Each entry below is to be extracted exactly.

══ Dataset extract

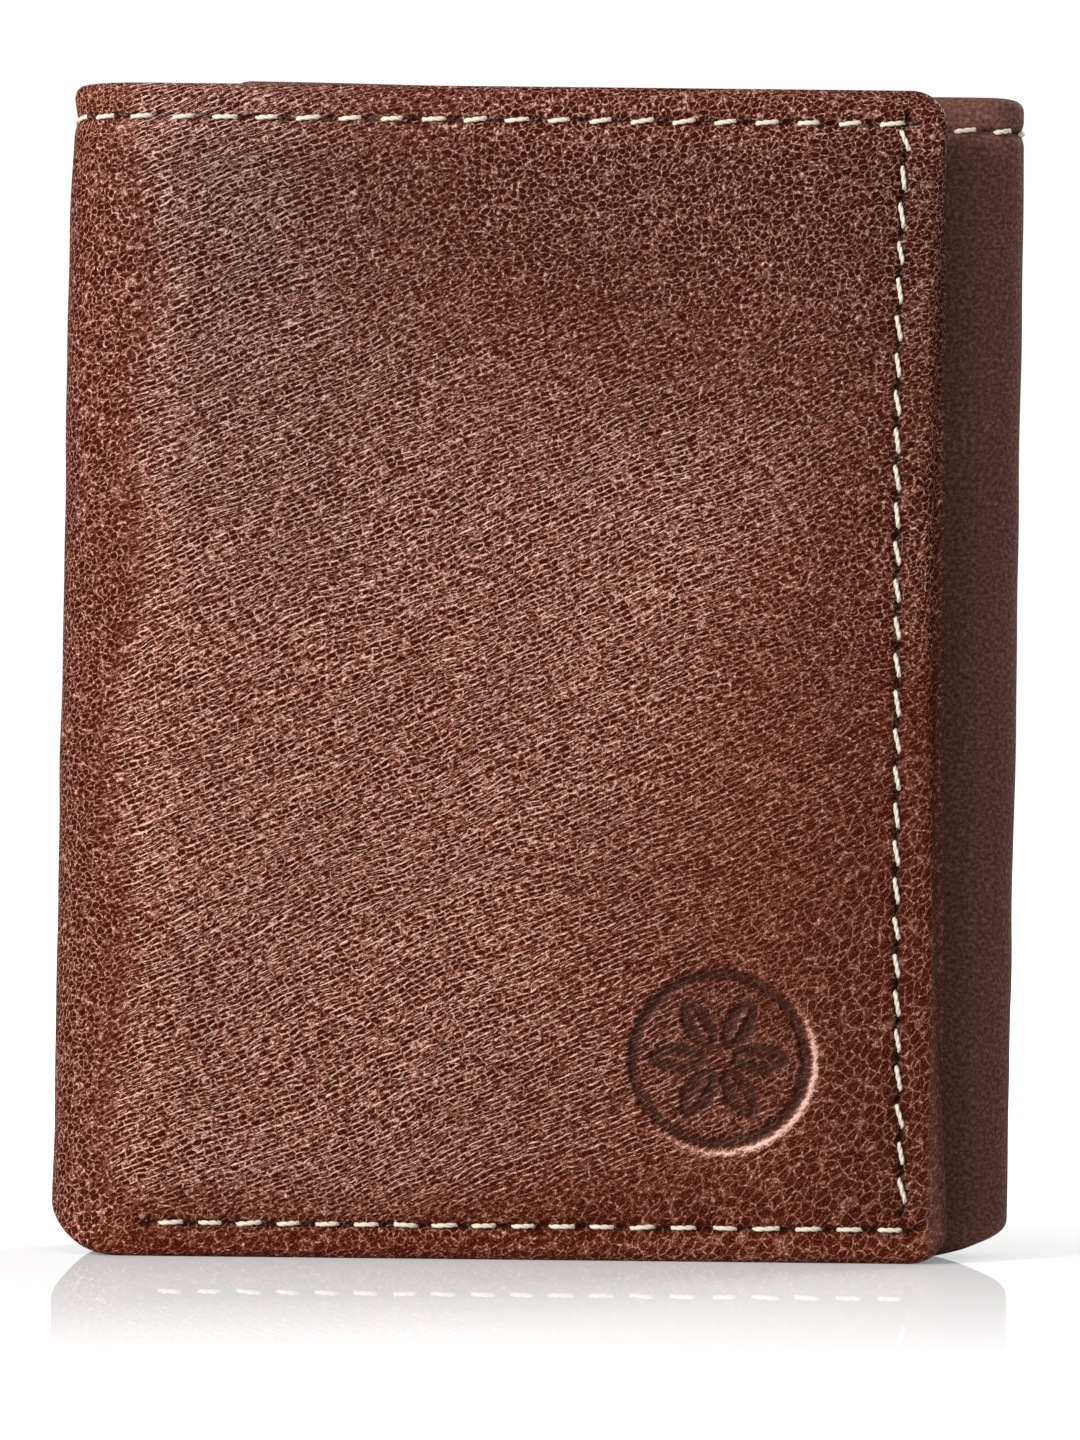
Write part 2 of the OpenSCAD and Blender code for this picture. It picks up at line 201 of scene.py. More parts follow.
def row_points():
    """Every stitch on the outer face: u, v, direction in the flat plane, row name."""
    found = []
    top_v = HEIGHT - TOP_ROW
    u = EDGE_ROW + 1.3 * MM
    while u < U_END - EDGE_ROW - 1 * MM:
        found.append((u, top_v, math.pi - ROW_LEAN, "top"))
        u += ROW_PITCH
    for first, last in ((EDGE_ROW + 1.2 * MM, U_FRONT + LEFT_R - 9.5 * MM),
                        (U_CENTRE + 4 * MM, U_CENTRE_END - 4 * MM),
                        (U_INNER + 13 * MM, U_END - EDGE_ROW - 1.2 * MM)):
        for u in np.arange(first, last, LOW_PITCH):
            found.append((u, LOW_ROW, math.pi - ROW_LEAN * 0.4, "low"))
    down = np.arange(HEIGHT - TOP_ROW - 1.5 * MM, LOW_ROW + 1.2 * MM, -EDGE_PITCH)
    for k, v in enumerate(down):
        lean = EDGE_LEAN + (math.radians(13) if k == 0 else 0)
        found.append((edge_row_u(v), v, math.pi / 2 - lean, "edge"))
        found.append((U_END - EDGE_ROW, v, math.pi / 2 + lean, "edge"))
    return found


STITCHES = row_points()
PITCH = {"top": ROW_PITCH, "low": LOW_PITCH, "edge": EDGE_PITCH}


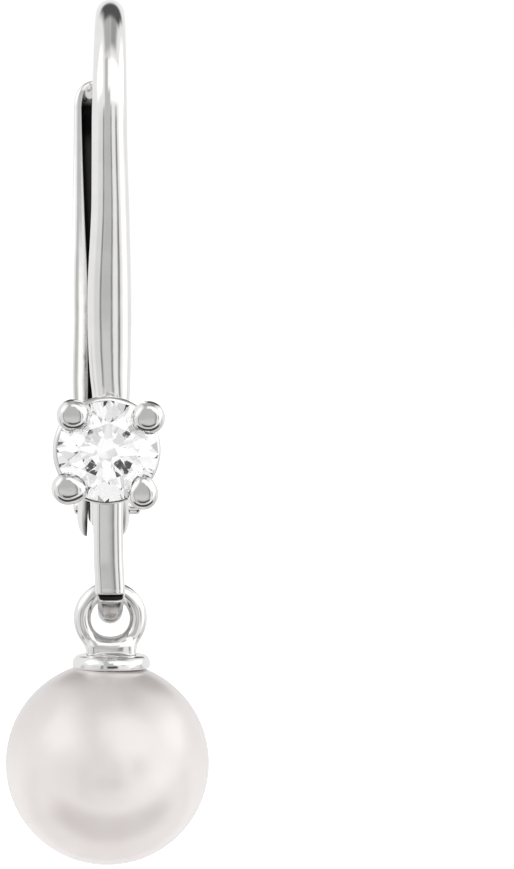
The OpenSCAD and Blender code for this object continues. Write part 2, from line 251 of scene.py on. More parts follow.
# Claws: angle round the stone from the side, distance of the tip from the stone's axis, size of the tip, the
# way that it is drawn out to over the stone and by how much
CLAWS = [
    (44, 1.51, 0.485, 205, 0.10),
    (138, 1.48, 0.475, 330, 0.06),
    (225, 1.59, 0.475, 350, 0.26),
    (312, 1.57, 0.455, 88, 0.30),
]
CLAW_SPREAD = 34
CLAW_LEAN = math.radians(4)
CLAW_TOP = 2.13

# One claw from foot to tip: share of the tip's distance, height, half width
CLAW = [
    (0.50, 0.00, 0.22),
    (0.62, 0.35, 0.24),
    (0.78, 0.75, 0.26),
    (0.94, 1.12, 0.30),
    (1.02, 1.36, 0.37),
    (1.03, 1.54, 0.40),
    (1.01, 1.68, 0.36),
    (1.00, 1.80, 0.22),
    (1.00, 1.84, 0.05),
]

# Outline of a claw's pressed tip, for a tip of size one: radius, height below its top
CLAW_TIP = [
    (0, 0), (0.2, -0.003), (0.4, -0.012), (0.56, -0.032), (0.67, -0.075), (0.77, -0.15), (0.87, -0.27),
    (0.95, -0.42), (1.0, -0.58), (0.98, -0.72), (0.88, -0.88), (0.6, -0.98), (0, -1.0),
]

# Gallery ring under the stone and base ring on the bar: radius, half thickness of the wire, height
SETTING_RINGS = [(1.42, 0.16, 0.86), (0.82, 0.20, 0.10)]

# Outline of the solder under the base ring: radius, height
SETTING_FOOT = [(0, -0.30), (0.60, -0.30), (0.62, -0.28), (0.62, -0.06), (0.58, -0.02), (0, -0.02)]

# Underside of the cap, which follows the pearl: radii from the peg out, and of the rim's lower edge
CAP_UNDER = (0.5, 0.6, 0.7, 0.8, 0.9, 1.0, 1.06)
CAP_EDGE_R = 1.08
CAP_EDGE_UP = 0.01

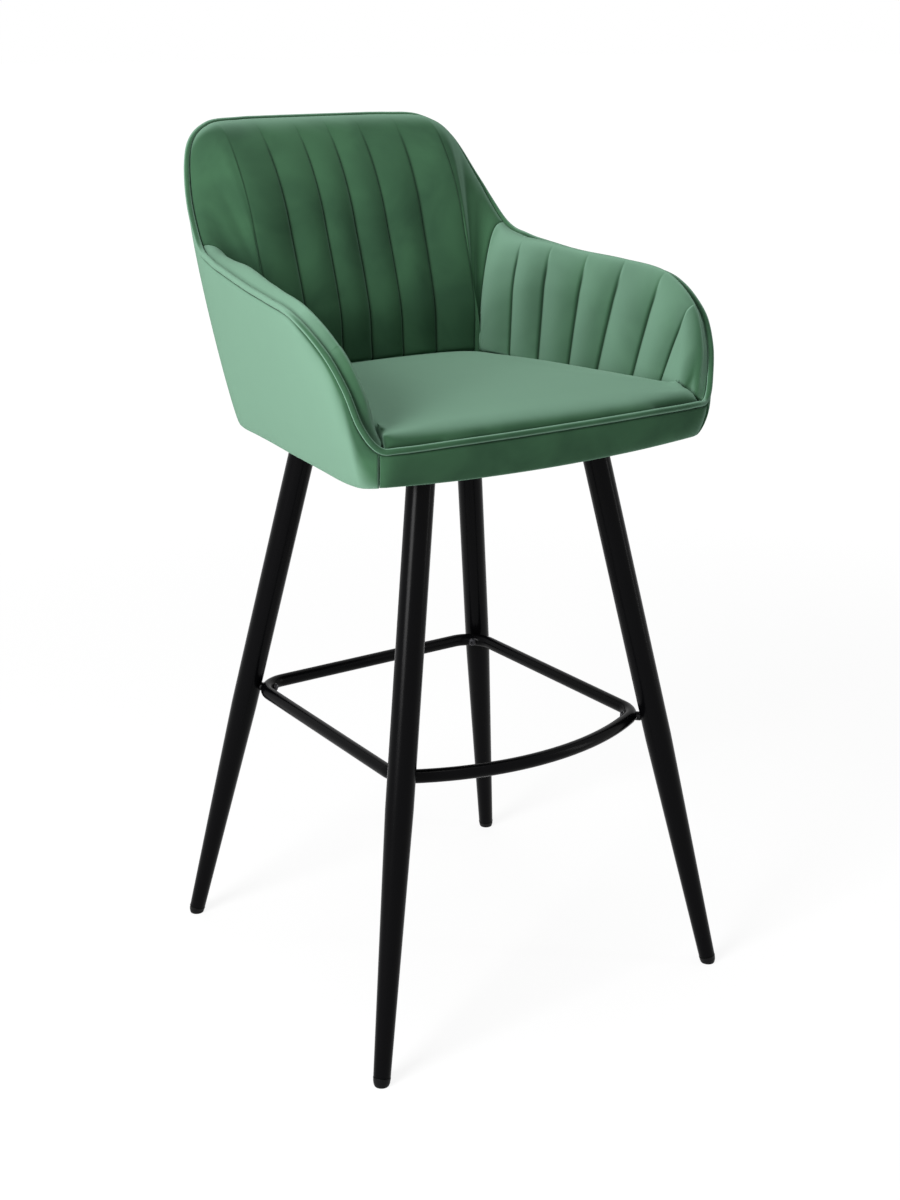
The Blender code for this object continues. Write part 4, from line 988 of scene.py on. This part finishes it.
def add_sheet(shape, rings, height):
    """Adds a flat piece between an outline and its holes, raised to a thickness; returns its area."""
    edges = []
    for ring in rings:
        points = [shape.verts.new(point) for point in ring]
        edges += [shape.edges.new(pair) for pair in zip(points, points[1:] + points[:1])]
    filled = bmesh.ops.triangle_fill(shape, use_beauty=True, use_dissolve=False, edges=edges)
    faces = [item for item in filled["geom"] if isinstance(item, bmesh.types.BMFace)]
    area = sum(face.calc_area() for face in faces)
    raised = bmesh.ops.extrude_face_region(shape, geom=faces, use_keep_orig=True)
    points = [item for item in raised["geom"] if isinstance(item, bmesh.types.BMVert)]
    bmesh.ops.translate(shape, verts=points, vec=(0, 0, height))
    return area


edge = edge_ring(0, CLOTH_BOTTOM, 240)
rings = [edge]
for leg in LEG_NAMES:
    for number in BOLT_NUMBERS:
        low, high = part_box(f"leg_bolt_{leg}_{number}")
        middle = Vector(((low[0] + high[0]) / 2, (low[1] + high[1]) / 2, CLOTH_BOTTOM))
        rings.append(arc(middle, BOLT_HOLE_RADIUS, 0, 360, HOLE_SIDES))
shape = bmesh.new()
cloth_area = add_sheet(shape, rings, CLOTH_THICKNESS)
bottom = add_piece(finished_mesh("bottom_cloth_nonwoven", shape, cambric, crisp_degrees=50))
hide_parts("bottom_cloth")
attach(bottom, "root")

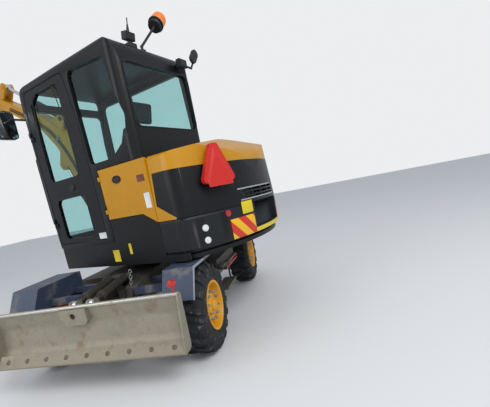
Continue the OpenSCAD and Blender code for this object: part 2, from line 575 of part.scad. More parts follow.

════

▸ Full output
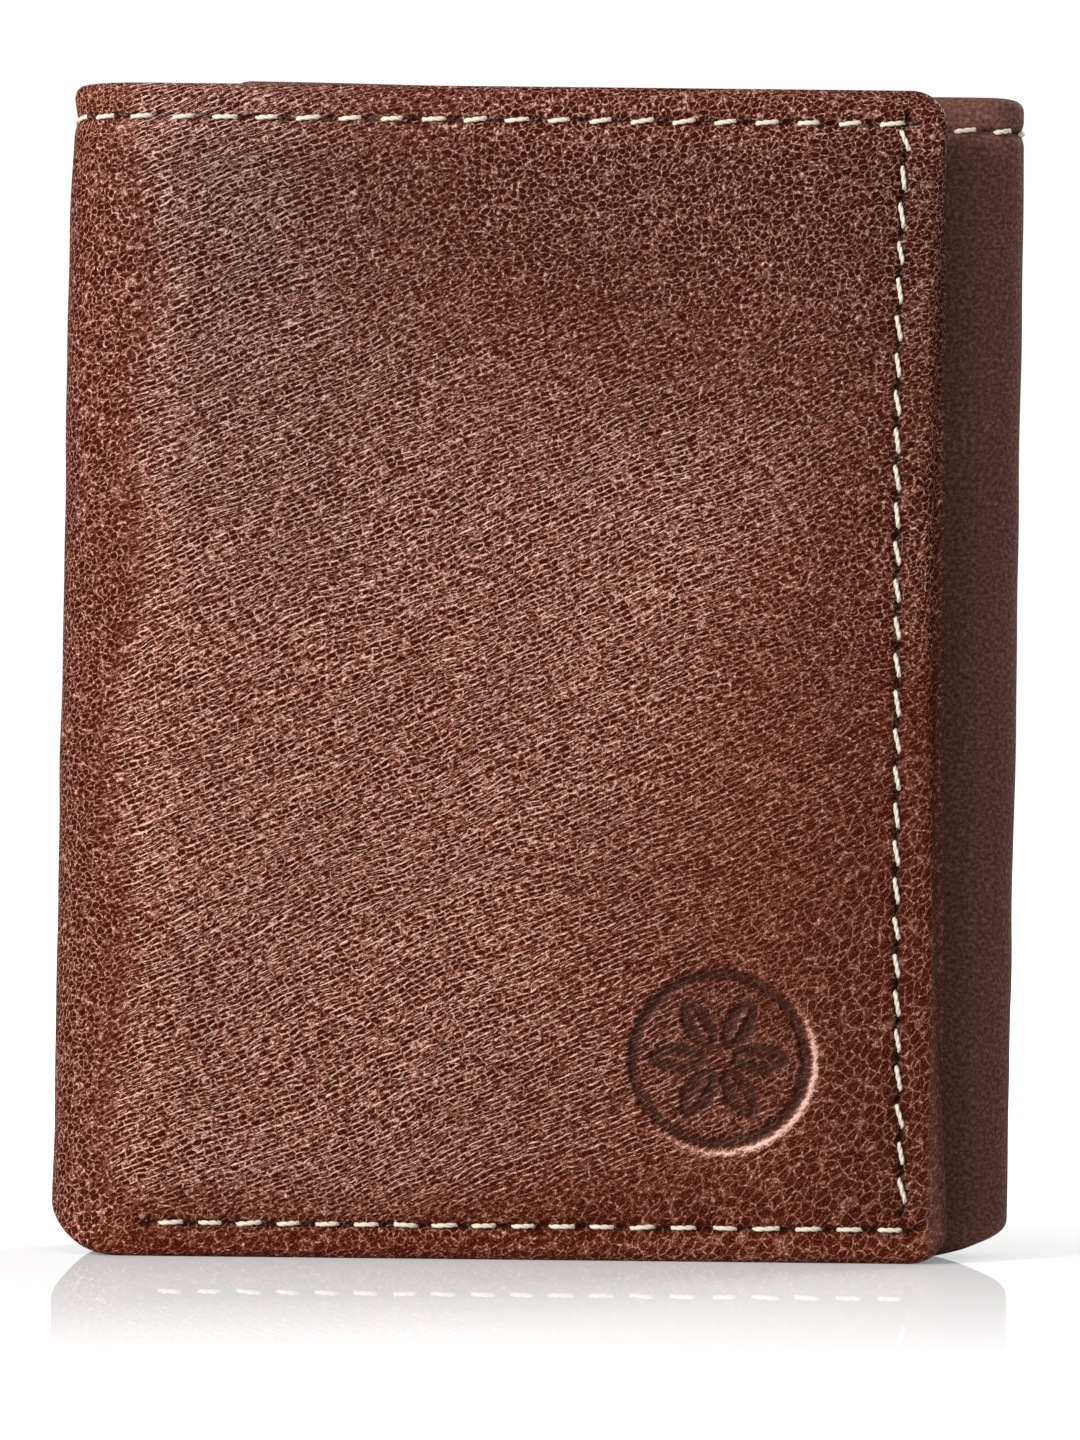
Write part 2 of the OpenSCAD and Blender code for this picture. It picks up at line 201 of scene.py. More parts follow.
def row_points():
    """Every stitch on the outer face: u, v, direction in the flat plane, row name."""
    found = []
    top_v = HEIGHT - TOP_ROW
    u = EDGE_ROW + 1.3 * MM
    while u < U_END - EDGE_ROW - 1 * MM:
        found.append((u, top_v, math.pi - ROW_LEAN, "top"))
        u += ROW_PITCH
    for first, last in ((EDGE_ROW + 1.2 * MM, U_FRONT + LEFT_R - 9.5 * MM),
                        (U_CENTRE + 4 * MM, U_CENTRE_END - 4 * MM),
                        (U_INNER + 13 * MM, U_END - EDGE_ROW - 1.2 * MM)):
        for u in np.arange(first, last, LOW_PITCH):
            found.append((u, LOW_ROW, math.pi - ROW_LEAN * 0.4, "low"))
    down = np.arange(HEIGHT - TOP_ROW - 1.5 * MM, LOW_ROW + 1.2 * MM, -EDGE_PITCH)
    for k, v in enumerate(down):
        lean = EDGE_LEAN + (math.radians(13) if k == 0 else 0)
        found.append((edge_row_u(v), v, math.pi / 2 - lean, "edge"))
        found.append((U_END - EDGE_ROW, v, math.pi / 2 + lean, "edge"))
    return found


STITCHES = row_points()
PITCH = {"top": ROW_PITCH, "low": LOW_PITCH, "edge": EDGE_PITCH}


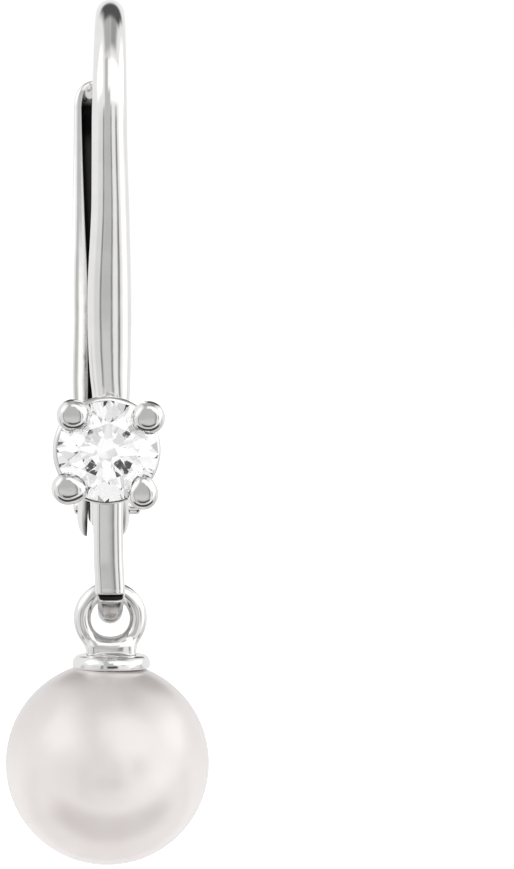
The OpenSCAD and Blender code for this object continues. Write part 2, from line 251 of scene.py on. More parts follow.
# Claws: angle round the stone from the side, distance of the tip from the stone's axis, size of the tip, the
# way that it is drawn out to over the stone and by how much
CLAWS = [
    (44, 1.51, 0.485, 205, 0.10),
    (138, 1.48, 0.475, 330, 0.06),
    (225, 1.59, 0.475, 350, 0.26),
    (312, 1.57, 0.455, 88, 0.30),
]
CLAW_SPREAD = 34
CLAW_LEAN = math.radians(4)
CLAW_TOP = 2.13

# One claw from foot to tip: share of the tip's distance, height, half width
CLAW = [
    (0.50, 0.00, 0.22),
    (0.62, 0.35, 0.24),
    (0.78, 0.75, 0.26),
    (0.94, 1.12, 0.30),
    (1.02, 1.36, 0.37),
    (1.03, 1.54, 0.40),
    (1.01, 1.68, 0.36),
    (1.00, 1.80, 0.22),
    (1.00, 1.84, 0.05),
]

# Outline of a claw's pressed tip, for a tip of size one: radius, height below its top
CLAW_TIP = [
    (0, 0), (0.2, -0.003), (0.4, -0.012), (0.56, -0.032), (0.67, -0.075), (0.77, -0.15), (0.87, -0.27),
    (0.95, -0.42), (1.0, -0.58), (0.98, -0.72), (0.88, -0.88), (0.6, -0.98), (0, -1.0),
]

# Gallery ring under the stone and base ring on the bar: radius, half thickness of the wire, height
SETTING_RINGS = [(1.42, 0.16, 0.86), (0.82, 0.20, 0.10)]

# Outline of the solder under the base ring: radius, height
SETTING_FOOT = [(0, -0.30), (0.60, -0.30), (0.62, -0.28), (0.62, -0.06), (0.58, -0.02), (0, -0.02)]

# Underside of the cap, which follows the pearl: radii from the peg out, and of the rim's lower edge
CAP_UNDER = (0.5, 0.6, 0.7, 0.8, 0.9, 1.0, 1.06)
CAP_EDGE_R = 1.08
CAP_EDGE_UP = 0.01

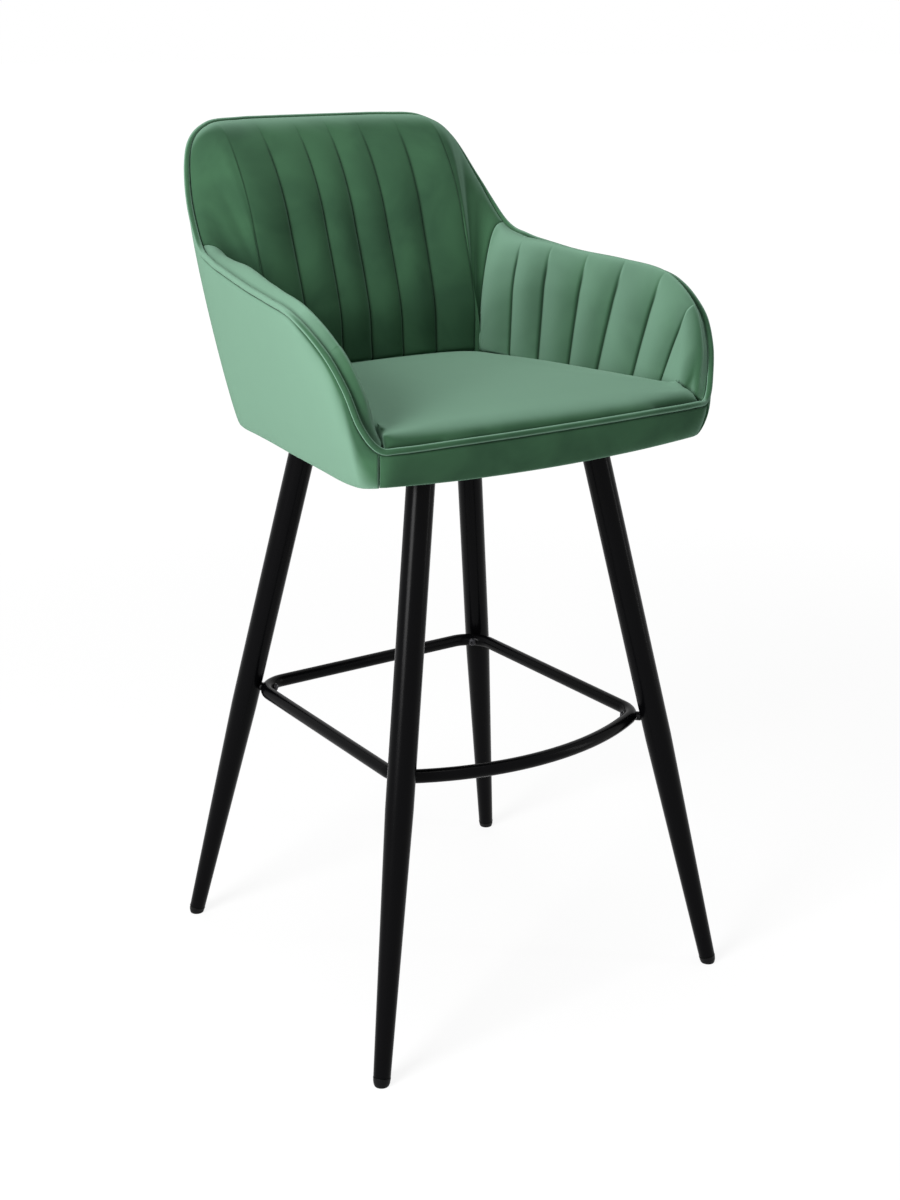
The Blender code for this object continues. Write part 4, from line 988 of scene.py on. This part finishes it.
def add_sheet(shape, rings, height):
    """Adds a flat piece between an outline and its holes, raised to a thickness; returns its area."""
    edges = []
    for ring in rings:
        points = [shape.verts.new(point) for point in ring]
        edges += [shape.edges.new(pair) for pair in zip(points, points[1:] + points[:1])]
    filled = bmesh.ops.triangle_fill(shape, use_beauty=True, use_dissolve=False, edges=edges)
    faces = [item for item in filled["geom"] if isinstance(item, bmesh.types.BMFace)]
    area = sum(face.calc_area() for face in faces)
    raised = bmesh.ops.extrude_face_region(shape, geom=faces, use_keep_orig=True)
    points = [item for item in raised["geom"] if isinstance(item, bmesh.types.BMVert)]
    bmesh.ops.translate(shape, verts=points, vec=(0, 0, height))
    return area


edge = edge_ring(0, CLOTH_BOTTOM, 240)
rings = [edge]
for leg in LEG_NAMES:
    for number in BOLT_NUMBERS:
        low, high = part_box(f"leg_bolt_{leg}_{number}")
        middle = Vector(((low[0] + high[0]) / 2, (low[1] + high[1]) / 2, CLOTH_BOTTOM))
        rings.append(arc(middle, BOLT_HOLE_RADIUS, 0, 360, HOLE_SIDES))
shape = bmesh.new()
cloth_area = add_sheet(shape, rings, CLOTH_THICKNESS)
bottom = add_piece(finished_mesh("bottom_cloth_nonwoven", shape, cambric, crisp_degrees=50))
hide_parts("bottom_cloth")
attach(bottom, "root")

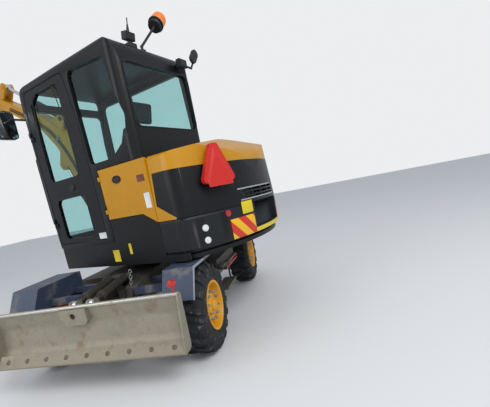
Continue the OpenSCAD and Blender code for this object: part 2, from line 575 of part.scad. More parts follow.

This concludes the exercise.